En 1942, la II Guerra Mundial no estaba aún decidida. Cuando se estrenó nuestra película, hacia pocos meses que un comando checoslovaco había matado a Reinhard Heydrich, Reichsprotektor de Bohemia y Moravia y uno de los tipos más peligrosos de la historia de Europa. La batalla de Stalingrado estaba en su punto álgido. Los franceses libres habían vencido a los alemanes y los italianos en el oasis de Bir Hakeim ganando un tiempo precioso para que los británicos se reagrupasen en El Alamein. En octubre de aquel año, el Eje sufriría su primera gran derrota. En el Pacífico, acababa de librarse la decisiva batalla de Midway, pero la victoria sobre el Imperio Japonés estaba aún muy lejos. “Casablanca” se convirtió en un símbolo de la defensa de la libertad frente a la tiranía. 

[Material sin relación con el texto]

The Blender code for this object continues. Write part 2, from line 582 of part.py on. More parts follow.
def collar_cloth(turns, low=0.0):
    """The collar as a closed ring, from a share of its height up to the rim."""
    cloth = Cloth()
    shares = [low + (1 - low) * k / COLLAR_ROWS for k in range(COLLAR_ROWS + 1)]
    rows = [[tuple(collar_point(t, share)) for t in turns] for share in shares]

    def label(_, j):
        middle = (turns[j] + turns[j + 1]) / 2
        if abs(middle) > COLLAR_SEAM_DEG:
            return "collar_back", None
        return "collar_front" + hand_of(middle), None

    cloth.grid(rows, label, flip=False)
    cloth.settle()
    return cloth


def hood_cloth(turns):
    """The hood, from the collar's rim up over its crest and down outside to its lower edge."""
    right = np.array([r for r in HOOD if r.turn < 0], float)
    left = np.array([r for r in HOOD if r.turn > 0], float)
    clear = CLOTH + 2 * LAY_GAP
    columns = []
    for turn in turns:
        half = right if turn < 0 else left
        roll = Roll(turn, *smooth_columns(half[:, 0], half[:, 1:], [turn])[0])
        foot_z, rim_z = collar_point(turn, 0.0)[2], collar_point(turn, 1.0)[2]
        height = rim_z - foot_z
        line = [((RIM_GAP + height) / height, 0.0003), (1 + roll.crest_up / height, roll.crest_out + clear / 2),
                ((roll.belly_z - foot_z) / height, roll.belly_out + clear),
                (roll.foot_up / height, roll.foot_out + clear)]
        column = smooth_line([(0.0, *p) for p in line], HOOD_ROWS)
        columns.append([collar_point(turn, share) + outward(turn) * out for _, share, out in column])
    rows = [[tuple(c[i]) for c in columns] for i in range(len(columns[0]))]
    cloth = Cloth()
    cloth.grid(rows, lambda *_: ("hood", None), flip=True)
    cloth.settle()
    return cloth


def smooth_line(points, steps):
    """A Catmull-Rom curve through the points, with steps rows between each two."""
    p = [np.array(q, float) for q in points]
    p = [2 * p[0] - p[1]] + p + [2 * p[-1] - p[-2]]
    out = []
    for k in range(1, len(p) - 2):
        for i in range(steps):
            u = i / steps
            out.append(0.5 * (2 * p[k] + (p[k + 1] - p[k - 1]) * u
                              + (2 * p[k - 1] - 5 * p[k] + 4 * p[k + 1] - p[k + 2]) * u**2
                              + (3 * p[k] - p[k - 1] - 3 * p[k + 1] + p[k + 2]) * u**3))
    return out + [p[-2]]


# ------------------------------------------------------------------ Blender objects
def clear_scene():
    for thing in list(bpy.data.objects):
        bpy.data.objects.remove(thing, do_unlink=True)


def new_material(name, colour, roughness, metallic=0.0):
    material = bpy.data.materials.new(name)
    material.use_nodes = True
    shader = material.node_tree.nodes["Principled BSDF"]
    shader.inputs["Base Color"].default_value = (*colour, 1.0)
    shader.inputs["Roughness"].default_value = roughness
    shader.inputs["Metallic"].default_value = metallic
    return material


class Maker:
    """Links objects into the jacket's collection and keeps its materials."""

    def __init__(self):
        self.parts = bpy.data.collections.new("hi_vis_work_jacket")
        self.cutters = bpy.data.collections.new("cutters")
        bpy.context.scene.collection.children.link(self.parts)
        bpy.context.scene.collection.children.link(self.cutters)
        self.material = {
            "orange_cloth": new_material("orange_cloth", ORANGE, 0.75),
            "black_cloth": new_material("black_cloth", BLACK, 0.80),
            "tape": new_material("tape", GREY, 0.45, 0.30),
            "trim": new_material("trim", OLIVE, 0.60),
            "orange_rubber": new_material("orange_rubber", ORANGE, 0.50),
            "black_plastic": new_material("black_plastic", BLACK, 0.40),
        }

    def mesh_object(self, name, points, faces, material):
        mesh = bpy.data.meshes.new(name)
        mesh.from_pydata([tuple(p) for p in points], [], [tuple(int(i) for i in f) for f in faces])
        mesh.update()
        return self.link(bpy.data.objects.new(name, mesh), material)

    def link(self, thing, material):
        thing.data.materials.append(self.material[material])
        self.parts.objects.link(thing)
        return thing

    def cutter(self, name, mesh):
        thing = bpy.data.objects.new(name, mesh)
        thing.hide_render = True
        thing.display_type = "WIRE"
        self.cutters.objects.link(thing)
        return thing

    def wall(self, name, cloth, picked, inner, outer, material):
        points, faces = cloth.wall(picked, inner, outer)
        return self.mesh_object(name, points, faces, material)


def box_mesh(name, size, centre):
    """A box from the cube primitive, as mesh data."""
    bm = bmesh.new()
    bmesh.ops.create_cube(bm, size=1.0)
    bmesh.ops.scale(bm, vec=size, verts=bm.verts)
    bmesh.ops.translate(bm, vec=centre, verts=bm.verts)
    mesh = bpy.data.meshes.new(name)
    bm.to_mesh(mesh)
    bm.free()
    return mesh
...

Tal vez por eso, son muchos los jóvenes que, en mi experiencia, apenas han oído hablar de ella. Todavía son menos quienes la han visto. No me sorprende, pero sí me preocupa. Uno vuelve a “Casablanca” como se regresa a los libros sagrados o a Homero, valga la redundancia: no para ver qué dicen, sino porque eso que dicen arroja luz sobre cualquier momento de la vida y ha sobrevivido a la prueba del tiempo. Cuando Yuval Noah Harari y Paulo Coelho languidezcan en alguna estantería, el poeta ciego seguirá teniendo algo que decirnos. 

Cuantos más autores se trate de silenciar o de sumir en el olvido, más se han de leer sus obras

Pero volvamos a nuestro café de Casablanca porque esa batalla de símbolos es la que se libra hoy en Occidente. Por doquier se escucha la cantinela de las políticas de la culpa y el resentimiento. Se acusa a nuestra civilización de todos los males de la humanidad. Se derriban monumentos. La última víctima, hace pocos días, fue la estatua de Colón en Barranquilla. Se “cancela” a filósofos y a escritores. Se reescribe la historia para adaptarla a un relato que tranquilice la conciencia de las élites progresistas.

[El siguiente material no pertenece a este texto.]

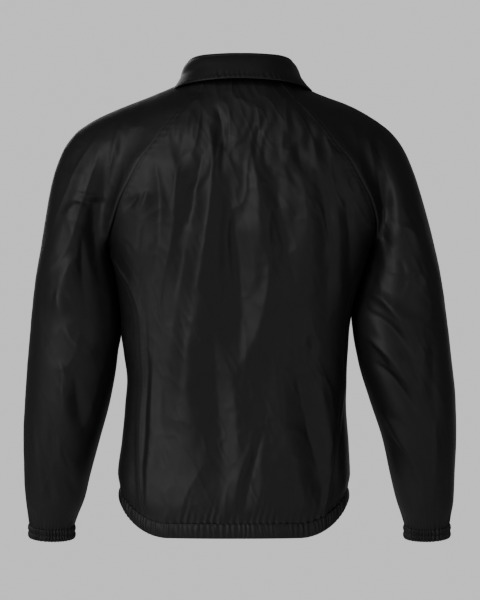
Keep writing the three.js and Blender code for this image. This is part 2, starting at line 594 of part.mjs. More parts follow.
function hemPieces() {
  const left = quarterOf(backSeam[1](HEM_DOWN), false);
  const right = quarterOf(backSeam[-1](HEM_DOWN), false);
  const past = 2 + LAP.past / body.half(HEM_DOWN) / (Math.PI / 2);
  const casing = (name, columns, point, from, to, flip = false) => ({
    name,
    rows: BAND_ROWS,
    columns,
    flip,
    at: (i, c) => point(from, to, i / (BAND_ROWS - 1), c),
  });
  return [
    casing("hem_back", HEM_BACK_COLUMNS, casingPoint, -right, left),
    casing("hem_front_left", HEM_FRONT_COLUMNS, lappedCasingPoint, left, past),
    casing("hem_front_right", HEM_FRONT_COLUMNS, casingPoint, -right, -past, true),
  ];
}

function clothPieces() {
  const back = { name: "back", rows: CAP_ROWS + LOW_ROWS, columns: BACK_COLUMNS, at: backPoint };
  return [back, ...sidePieces(1), ...sidePieces(-1), ...hemPieces()];
}

function addSnaps() {
  const { radius, rise, first, last, count, gap } = SNAP;
  const [bevel, top] = [rise * 0.6, radius * 0.8];
  const outline = [[0, 0], [radius, 0], [radius, bevel], [top, rise], [0, rise]];
  const profile = outline.map(([x, y]) => new THREE.Vector2(x, y));
  for (let k = 0; k < count; k++) {
    const down = mix(first, last, k / (count - 1));
    const cap = add(`snap_${k + 1}`, new THREE.LatheGeometry(profile, 16), snapMetal);
    cap.position.copy(bodyPoint(2, down, LAP.raise + gap));
    const along = bodyPoint(2, down + radius).sub(bodyPoint(2, down - radius));
    const out = new THREE.Vector3(0, along.z, -along.y).normalize();
    cap.quaternion.setFromUnitVectors(new THREE.Vector3(0, 1, 0), out);
  }
}

const grids = clothPieces().map(clothGrid);
const rests = grids.filter(({ name }) => /back|front|sleeve/.test(name));
const fall = (i, c) => collarPoint(rests, i / (COLLAR_ROWS - 1), c);
grids.push(clothGrid({ name: "collar", rows: COLLAR_ROWS, columns: neck.length, thick: COLLAR_CLOTH, at: fall }));
mitreSeams(grids);
grids.forEach((grid) => add(grid.name, clothWall(grid)));
addSnaps();

export default jacket;
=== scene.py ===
import json
import math

import bpy
import numpy as np
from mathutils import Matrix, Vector
from mathutils.kdtree import KDTree

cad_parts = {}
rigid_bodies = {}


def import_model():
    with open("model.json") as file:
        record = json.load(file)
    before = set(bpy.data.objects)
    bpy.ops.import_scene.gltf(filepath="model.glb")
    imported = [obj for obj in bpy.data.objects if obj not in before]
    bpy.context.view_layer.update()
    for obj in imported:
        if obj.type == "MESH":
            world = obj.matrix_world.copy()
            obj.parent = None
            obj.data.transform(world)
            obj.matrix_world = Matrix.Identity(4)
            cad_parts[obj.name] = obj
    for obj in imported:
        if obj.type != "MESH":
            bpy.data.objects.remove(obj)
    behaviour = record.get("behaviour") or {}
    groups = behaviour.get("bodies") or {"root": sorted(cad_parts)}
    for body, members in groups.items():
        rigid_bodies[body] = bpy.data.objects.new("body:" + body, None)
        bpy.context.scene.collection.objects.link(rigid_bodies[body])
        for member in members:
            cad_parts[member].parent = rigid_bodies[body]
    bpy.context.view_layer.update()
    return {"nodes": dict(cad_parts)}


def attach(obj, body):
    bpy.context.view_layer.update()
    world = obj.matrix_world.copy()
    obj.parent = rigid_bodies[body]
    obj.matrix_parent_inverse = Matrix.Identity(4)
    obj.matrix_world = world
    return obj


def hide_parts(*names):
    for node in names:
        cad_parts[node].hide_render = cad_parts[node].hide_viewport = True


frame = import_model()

bl_info = {
    "name": "Coach Jacket",
    "version": (1, 0, 0),
    "blender": (4, 5, 0),
    "location": "3D View > Sidebar > Jacket",
    "description": "Dresses the packed solids of a coach jacket in black nylon",
    "category": "Object",
}

# All sizes of the cloth are in millimetres. "Down" is measured from the back neck seam.
MM = 0.001
SEED = 11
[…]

Frente a eso, debemos plantar cara. Cuantos más autores se trate de silenciar o de sumir en el olvido, más se han de leer sus obras. Cuanto más se ataque la razón en aras del emotivismo, más se tiene que afirmar la racionalidad por encima de la sensiblería. Aquí gana el que canta más alto, sí, pero sobre todo el que canta para recordarnos quiénes somos. “La Marsellesa”, en ese momento, evocaba el espíritu de la libertad frente a la tiranía nazi. En ella resonaban las hogueras de libros en Alemania, la resistencia polaca dentro y fuera de la patria, la Francia de Bir Hakeim y del “ejército de la noche”, la Checoslovaquia de Jan Kubiš y Jozef Gabčík, el Londres de pie durante el Blitz y tantos otros lugares que ahora debemos recordar. 

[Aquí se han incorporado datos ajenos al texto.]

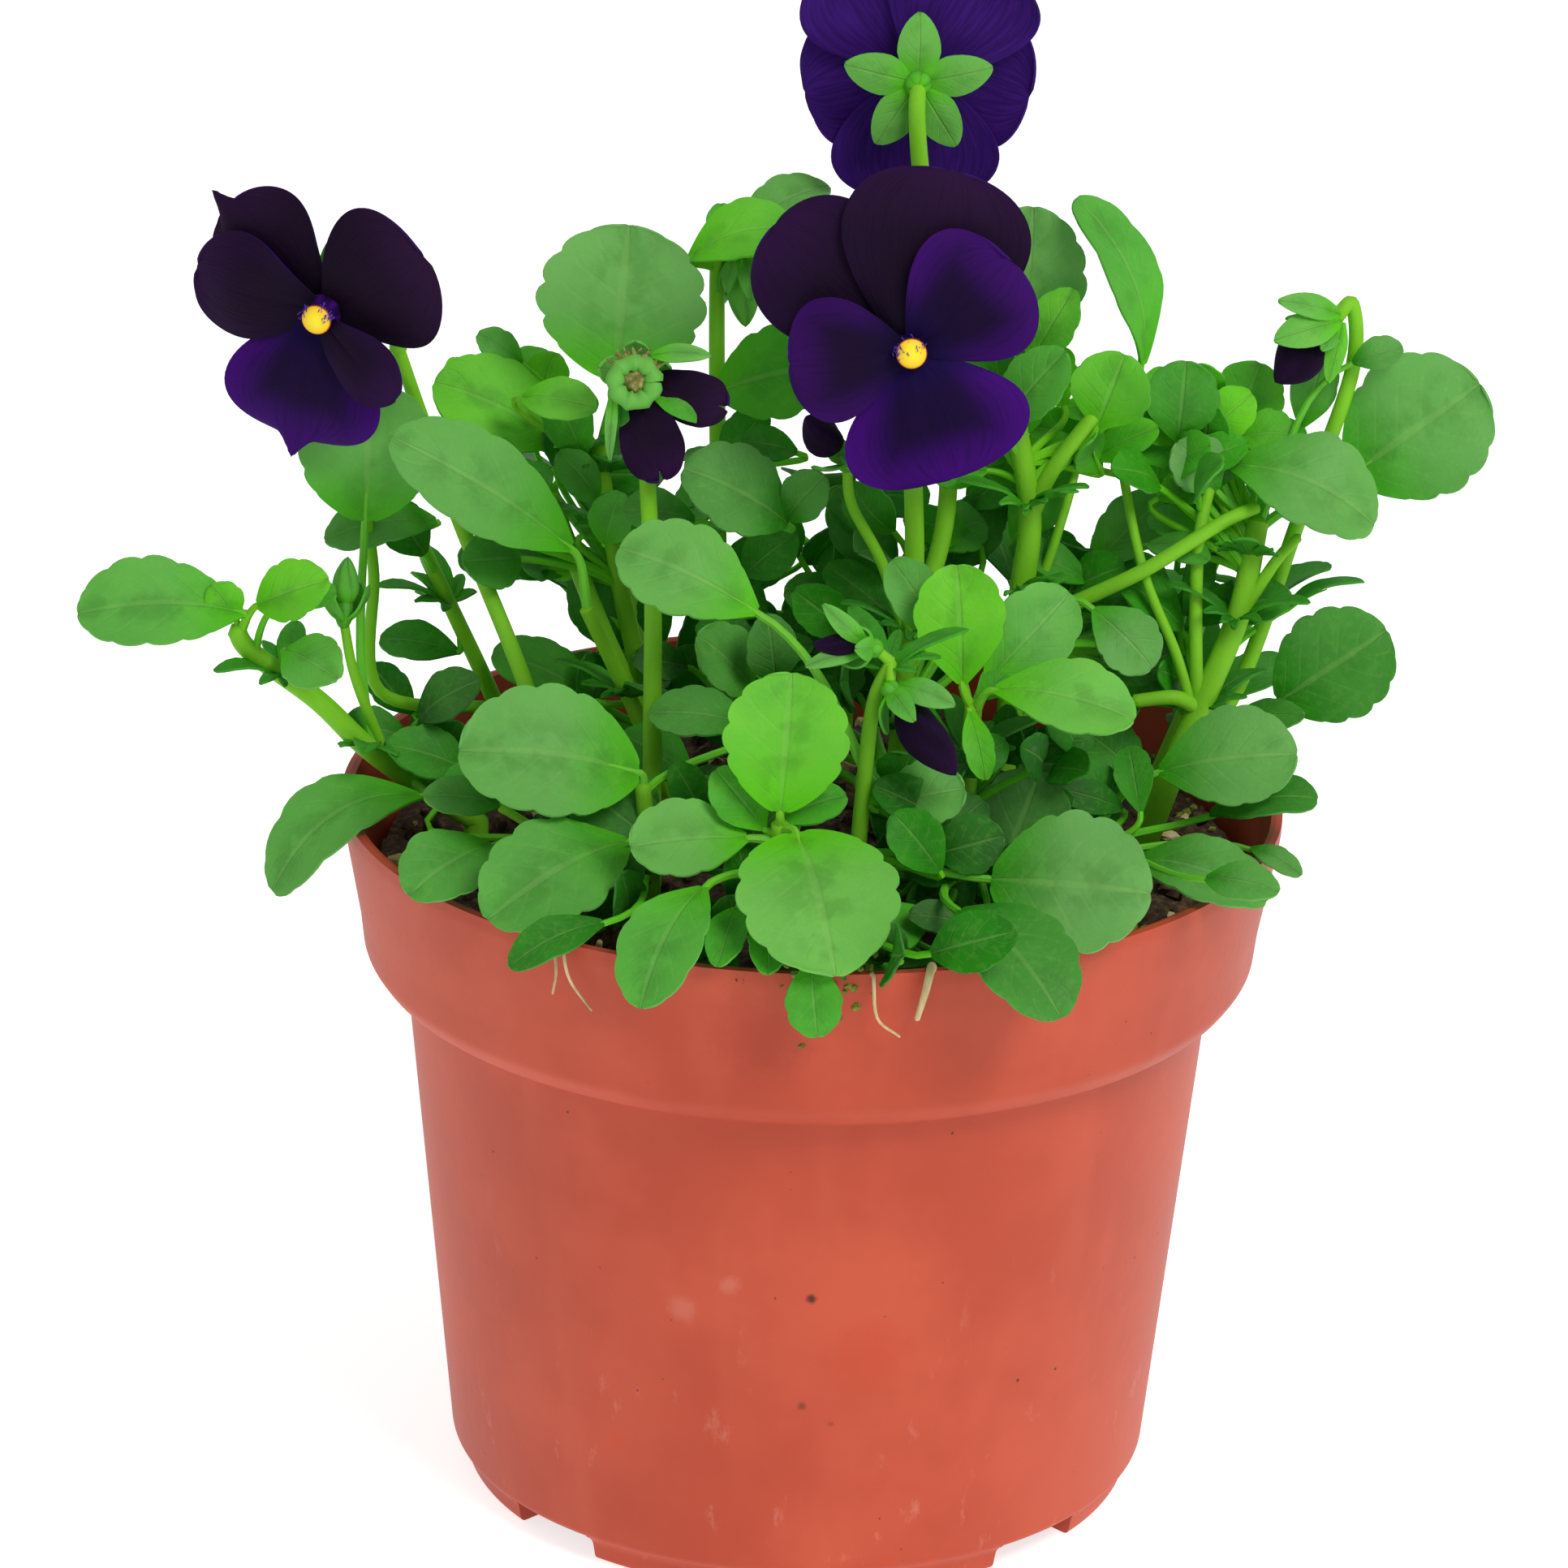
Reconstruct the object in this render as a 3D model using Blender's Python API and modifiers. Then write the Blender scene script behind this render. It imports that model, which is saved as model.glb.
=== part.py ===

Las guerras culturales no se ganan con retiradas ni aceptando falsos consensos. Desde el Derecho hasta las industrias culturales, hay una ofensiva para que Occidente acepte las culpas que le quieren imponer. Por supuesto, no se trata de hacer justicia, sino de intentar deslegitimar una civilización construida sobre los fundamentos que las élites progresistas necesitan derribar: la dignidad del ser humano, el valor de la libertad, el heroísmo individual y todas esas cosas que un grupo de aparentes perdedores salvó una noche en Casablanca hace casi ochenta años cantando un himno prohibido.